## START

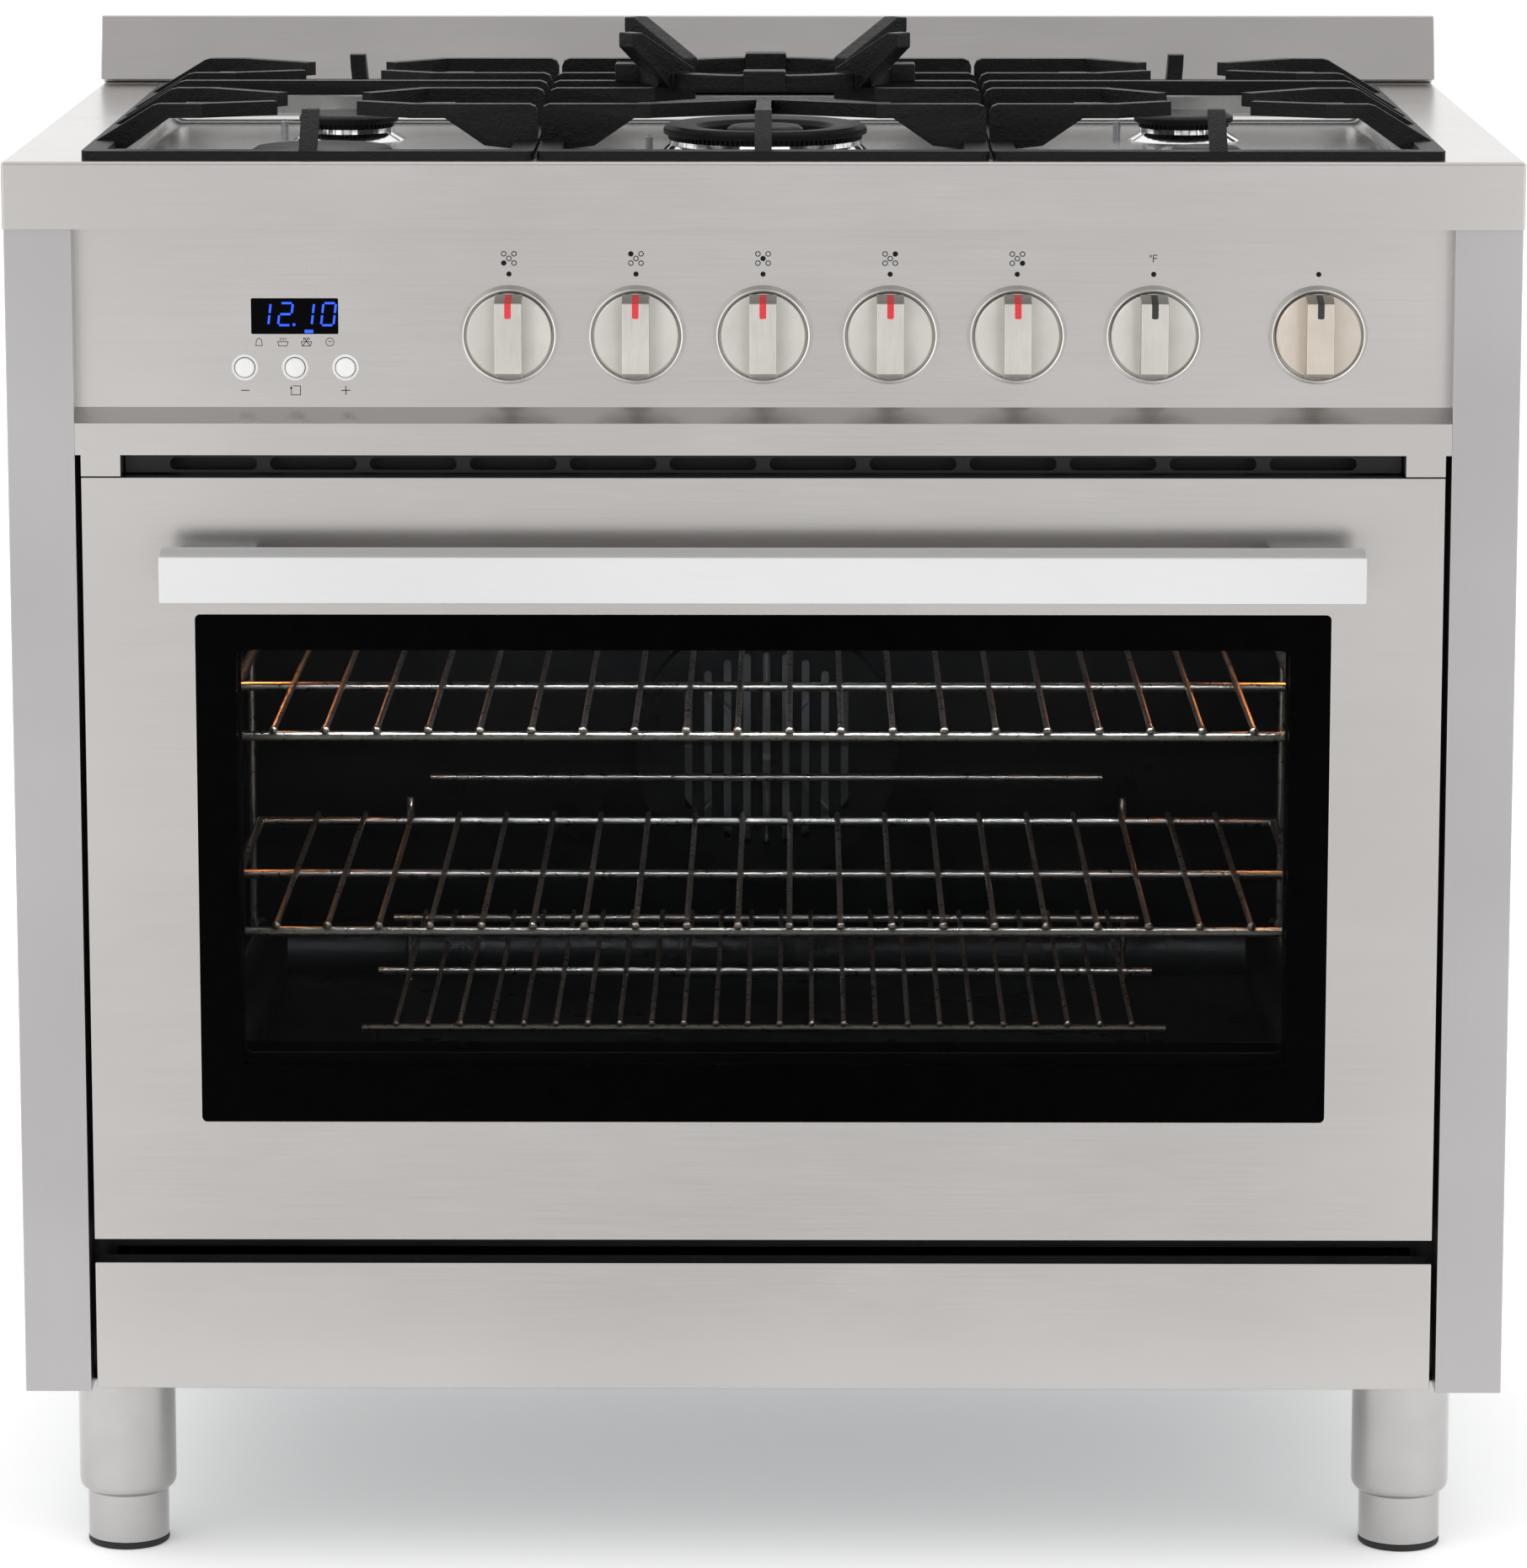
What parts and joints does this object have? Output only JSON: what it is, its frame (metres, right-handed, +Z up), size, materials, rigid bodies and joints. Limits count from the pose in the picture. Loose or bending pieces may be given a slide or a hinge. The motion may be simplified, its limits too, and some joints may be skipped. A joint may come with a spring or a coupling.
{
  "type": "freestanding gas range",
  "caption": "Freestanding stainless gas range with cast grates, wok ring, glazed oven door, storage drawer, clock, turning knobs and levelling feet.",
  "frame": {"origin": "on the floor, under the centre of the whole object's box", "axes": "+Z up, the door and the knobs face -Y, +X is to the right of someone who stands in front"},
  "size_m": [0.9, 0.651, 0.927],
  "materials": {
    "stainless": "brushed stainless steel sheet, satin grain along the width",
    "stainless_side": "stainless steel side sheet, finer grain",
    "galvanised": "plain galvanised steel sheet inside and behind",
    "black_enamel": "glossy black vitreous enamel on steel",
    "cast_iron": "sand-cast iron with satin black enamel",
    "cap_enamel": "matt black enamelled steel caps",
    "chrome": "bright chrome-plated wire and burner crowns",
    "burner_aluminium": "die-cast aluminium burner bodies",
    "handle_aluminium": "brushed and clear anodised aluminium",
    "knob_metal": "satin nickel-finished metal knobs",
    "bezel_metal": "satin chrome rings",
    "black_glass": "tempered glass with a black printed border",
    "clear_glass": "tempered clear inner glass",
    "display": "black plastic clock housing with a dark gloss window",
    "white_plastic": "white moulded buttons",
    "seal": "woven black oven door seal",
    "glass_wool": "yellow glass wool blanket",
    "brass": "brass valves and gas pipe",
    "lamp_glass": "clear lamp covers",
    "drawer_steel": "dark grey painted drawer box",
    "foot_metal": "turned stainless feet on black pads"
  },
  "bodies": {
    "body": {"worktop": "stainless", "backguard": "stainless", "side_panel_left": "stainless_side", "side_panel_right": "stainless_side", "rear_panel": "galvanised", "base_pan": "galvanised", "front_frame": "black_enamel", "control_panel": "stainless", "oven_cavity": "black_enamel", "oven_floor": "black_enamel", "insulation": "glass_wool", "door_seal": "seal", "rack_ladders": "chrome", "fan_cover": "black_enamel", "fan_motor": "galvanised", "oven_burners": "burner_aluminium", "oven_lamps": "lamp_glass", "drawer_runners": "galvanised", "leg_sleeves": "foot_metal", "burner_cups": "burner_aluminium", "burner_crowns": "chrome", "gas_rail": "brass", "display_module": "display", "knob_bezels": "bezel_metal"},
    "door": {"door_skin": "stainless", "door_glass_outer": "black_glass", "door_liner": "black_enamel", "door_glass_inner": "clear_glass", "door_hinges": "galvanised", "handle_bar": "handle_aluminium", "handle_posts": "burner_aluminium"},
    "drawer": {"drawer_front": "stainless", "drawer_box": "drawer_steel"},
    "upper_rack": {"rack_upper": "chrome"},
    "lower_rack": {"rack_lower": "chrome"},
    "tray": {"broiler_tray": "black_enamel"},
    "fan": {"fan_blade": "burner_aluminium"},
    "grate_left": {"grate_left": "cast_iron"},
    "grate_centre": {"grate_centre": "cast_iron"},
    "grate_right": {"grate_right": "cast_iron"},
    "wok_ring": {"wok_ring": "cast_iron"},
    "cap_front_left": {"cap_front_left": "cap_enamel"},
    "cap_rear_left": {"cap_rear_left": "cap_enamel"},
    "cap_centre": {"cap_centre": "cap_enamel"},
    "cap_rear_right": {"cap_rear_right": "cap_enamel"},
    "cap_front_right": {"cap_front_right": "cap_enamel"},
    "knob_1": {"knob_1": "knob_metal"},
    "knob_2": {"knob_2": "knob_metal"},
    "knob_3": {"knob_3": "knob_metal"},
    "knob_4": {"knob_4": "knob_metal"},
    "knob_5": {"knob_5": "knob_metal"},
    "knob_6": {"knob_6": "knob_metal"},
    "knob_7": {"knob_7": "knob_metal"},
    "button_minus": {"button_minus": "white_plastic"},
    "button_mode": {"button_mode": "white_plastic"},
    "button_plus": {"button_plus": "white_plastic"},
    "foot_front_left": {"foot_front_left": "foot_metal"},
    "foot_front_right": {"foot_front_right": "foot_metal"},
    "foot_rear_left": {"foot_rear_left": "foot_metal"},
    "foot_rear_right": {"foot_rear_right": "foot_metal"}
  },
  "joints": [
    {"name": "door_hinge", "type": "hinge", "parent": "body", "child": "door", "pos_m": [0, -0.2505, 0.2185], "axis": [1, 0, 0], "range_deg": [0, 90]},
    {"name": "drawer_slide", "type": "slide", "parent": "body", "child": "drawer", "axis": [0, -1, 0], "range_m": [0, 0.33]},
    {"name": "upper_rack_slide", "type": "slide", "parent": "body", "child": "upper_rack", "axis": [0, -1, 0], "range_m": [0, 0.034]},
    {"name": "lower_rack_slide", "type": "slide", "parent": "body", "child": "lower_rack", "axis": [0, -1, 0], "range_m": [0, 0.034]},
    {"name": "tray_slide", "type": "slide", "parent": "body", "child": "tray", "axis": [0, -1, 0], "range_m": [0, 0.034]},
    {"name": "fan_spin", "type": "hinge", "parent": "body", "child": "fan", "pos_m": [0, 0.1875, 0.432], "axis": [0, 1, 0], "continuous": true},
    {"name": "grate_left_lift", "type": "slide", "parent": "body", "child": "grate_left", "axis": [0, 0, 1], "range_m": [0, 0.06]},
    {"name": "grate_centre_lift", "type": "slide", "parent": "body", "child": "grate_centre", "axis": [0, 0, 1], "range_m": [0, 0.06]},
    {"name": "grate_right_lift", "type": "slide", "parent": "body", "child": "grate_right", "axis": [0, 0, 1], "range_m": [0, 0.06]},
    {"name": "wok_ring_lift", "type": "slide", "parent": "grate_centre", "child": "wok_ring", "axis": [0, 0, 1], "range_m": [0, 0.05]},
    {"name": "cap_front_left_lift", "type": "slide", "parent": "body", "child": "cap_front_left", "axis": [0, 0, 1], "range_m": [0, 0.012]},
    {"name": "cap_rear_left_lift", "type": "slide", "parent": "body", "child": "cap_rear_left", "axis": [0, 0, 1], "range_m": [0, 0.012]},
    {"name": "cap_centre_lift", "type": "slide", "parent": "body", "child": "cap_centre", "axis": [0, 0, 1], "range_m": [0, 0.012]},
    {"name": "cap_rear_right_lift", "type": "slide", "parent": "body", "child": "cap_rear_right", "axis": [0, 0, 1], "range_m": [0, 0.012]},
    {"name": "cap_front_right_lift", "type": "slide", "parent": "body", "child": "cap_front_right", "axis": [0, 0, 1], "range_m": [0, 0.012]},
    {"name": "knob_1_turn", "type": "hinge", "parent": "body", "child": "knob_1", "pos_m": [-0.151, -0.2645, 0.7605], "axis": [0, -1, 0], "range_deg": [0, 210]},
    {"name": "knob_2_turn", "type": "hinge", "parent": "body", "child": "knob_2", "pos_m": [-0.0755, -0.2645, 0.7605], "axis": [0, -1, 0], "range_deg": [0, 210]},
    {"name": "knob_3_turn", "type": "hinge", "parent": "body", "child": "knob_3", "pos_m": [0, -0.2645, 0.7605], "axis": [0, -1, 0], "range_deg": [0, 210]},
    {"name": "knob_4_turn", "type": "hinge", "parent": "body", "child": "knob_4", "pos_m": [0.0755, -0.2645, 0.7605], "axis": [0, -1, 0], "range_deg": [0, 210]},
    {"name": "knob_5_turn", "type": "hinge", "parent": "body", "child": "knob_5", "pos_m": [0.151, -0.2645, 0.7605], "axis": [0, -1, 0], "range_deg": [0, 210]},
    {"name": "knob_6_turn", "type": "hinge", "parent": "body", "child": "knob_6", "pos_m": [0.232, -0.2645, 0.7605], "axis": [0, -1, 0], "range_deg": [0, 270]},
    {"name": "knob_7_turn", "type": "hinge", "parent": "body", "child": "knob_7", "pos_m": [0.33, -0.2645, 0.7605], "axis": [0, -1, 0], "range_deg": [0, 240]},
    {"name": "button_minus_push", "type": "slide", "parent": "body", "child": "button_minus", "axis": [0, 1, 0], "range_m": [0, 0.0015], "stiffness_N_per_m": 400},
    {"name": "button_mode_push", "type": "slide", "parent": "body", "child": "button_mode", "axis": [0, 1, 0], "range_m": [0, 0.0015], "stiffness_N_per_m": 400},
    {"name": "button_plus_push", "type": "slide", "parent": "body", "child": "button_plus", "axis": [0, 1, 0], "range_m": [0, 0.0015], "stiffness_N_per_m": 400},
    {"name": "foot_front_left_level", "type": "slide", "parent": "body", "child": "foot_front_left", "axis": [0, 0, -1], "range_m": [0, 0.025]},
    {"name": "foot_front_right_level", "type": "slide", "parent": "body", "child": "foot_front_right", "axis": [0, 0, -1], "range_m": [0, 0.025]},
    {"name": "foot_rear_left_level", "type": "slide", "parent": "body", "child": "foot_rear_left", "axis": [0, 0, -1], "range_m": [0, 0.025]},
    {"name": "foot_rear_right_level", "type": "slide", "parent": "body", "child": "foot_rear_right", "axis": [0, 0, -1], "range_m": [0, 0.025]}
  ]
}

## END
## START

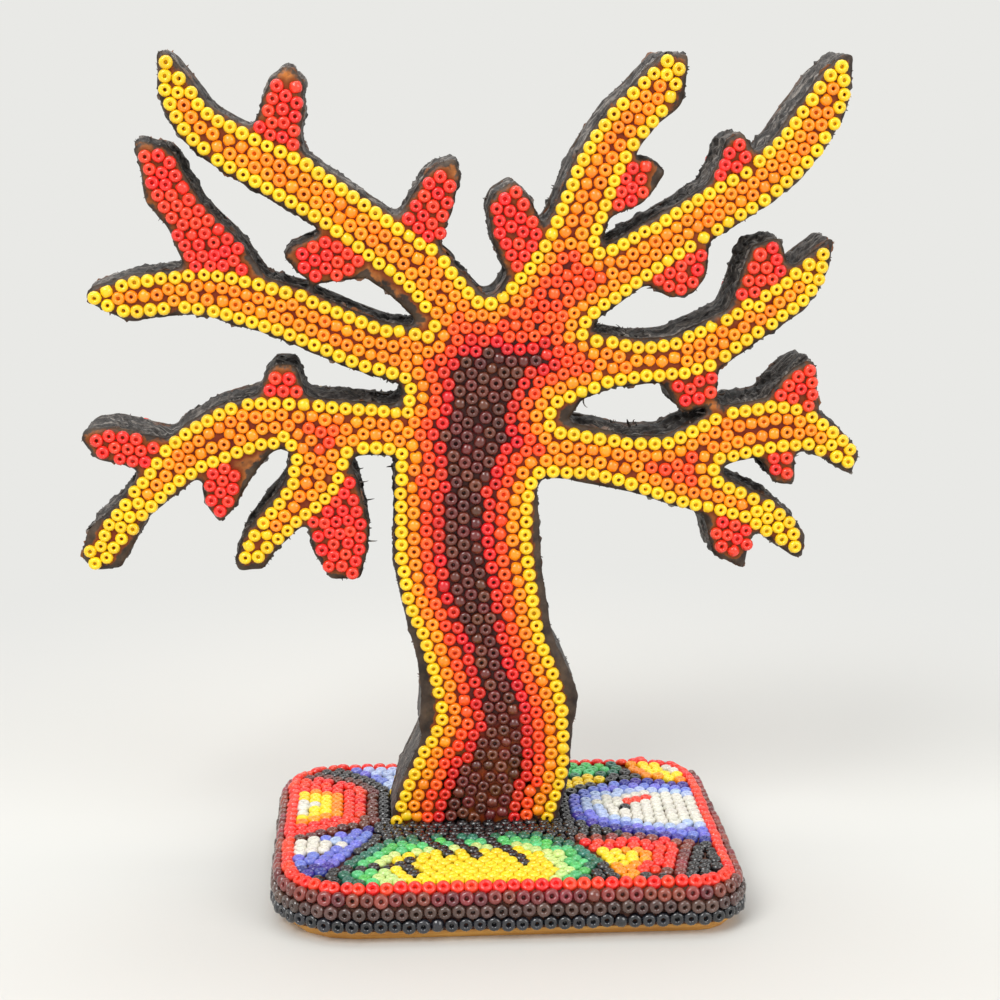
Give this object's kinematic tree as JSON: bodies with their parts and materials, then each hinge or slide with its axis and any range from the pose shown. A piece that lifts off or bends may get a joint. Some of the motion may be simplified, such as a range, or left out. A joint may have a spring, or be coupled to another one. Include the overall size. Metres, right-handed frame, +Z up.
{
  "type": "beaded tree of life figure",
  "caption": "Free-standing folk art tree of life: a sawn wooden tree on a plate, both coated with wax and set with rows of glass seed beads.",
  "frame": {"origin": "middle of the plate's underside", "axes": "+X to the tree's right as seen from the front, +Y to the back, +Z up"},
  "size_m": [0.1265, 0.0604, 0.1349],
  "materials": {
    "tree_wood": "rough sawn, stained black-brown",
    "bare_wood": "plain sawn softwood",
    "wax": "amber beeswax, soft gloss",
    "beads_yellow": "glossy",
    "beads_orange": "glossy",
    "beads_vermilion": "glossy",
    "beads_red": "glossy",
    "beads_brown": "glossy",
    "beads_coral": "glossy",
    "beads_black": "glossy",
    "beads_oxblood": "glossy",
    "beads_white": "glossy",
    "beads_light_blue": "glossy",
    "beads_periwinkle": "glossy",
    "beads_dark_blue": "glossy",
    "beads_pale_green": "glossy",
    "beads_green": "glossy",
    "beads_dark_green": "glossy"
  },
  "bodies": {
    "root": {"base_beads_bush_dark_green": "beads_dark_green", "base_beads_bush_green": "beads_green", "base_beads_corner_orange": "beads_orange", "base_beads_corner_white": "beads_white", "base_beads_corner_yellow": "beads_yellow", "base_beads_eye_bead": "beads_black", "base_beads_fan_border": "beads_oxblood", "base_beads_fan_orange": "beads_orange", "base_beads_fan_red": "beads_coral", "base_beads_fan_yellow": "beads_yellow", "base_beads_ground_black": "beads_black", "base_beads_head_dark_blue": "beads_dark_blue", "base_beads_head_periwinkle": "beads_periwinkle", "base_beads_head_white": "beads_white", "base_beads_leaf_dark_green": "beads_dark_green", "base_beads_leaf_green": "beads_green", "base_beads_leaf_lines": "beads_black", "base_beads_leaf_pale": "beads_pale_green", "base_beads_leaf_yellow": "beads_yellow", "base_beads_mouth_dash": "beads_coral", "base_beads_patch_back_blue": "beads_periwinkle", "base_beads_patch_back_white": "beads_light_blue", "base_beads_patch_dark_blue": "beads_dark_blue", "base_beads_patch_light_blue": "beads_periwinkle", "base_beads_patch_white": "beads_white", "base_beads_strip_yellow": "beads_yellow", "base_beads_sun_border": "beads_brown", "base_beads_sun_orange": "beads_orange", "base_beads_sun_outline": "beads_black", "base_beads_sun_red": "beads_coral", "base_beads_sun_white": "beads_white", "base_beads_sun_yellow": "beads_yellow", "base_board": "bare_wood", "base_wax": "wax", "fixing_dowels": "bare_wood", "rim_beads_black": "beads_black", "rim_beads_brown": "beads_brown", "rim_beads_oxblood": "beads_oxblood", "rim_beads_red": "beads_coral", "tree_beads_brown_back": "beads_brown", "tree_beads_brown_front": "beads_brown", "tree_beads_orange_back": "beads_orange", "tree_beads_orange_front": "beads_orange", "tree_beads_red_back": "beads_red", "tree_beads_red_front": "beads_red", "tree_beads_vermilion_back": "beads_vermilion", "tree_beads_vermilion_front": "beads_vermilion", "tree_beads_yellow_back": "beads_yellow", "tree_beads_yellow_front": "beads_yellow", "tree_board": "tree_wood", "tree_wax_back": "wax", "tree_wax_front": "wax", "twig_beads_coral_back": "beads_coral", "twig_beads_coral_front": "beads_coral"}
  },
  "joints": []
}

## END

§ WRITTEN PROBLEM:
Gather each line from the entries above that includes the word "joints".

§ CORRECT OUTPUT:
What parts and joints does this object have? Output only JSON: what it is, its frame (metres, right-handed, +Z up), size, materials, rigid bodies and joints. Limits count from the pose in the picture. Loose or bending pieces may be given a slide or a hinge. The motion may be simplified, its limits too, and some joints may be skipped. A joint may come with a spring or a coupling.
  "joints": [
  "joints": []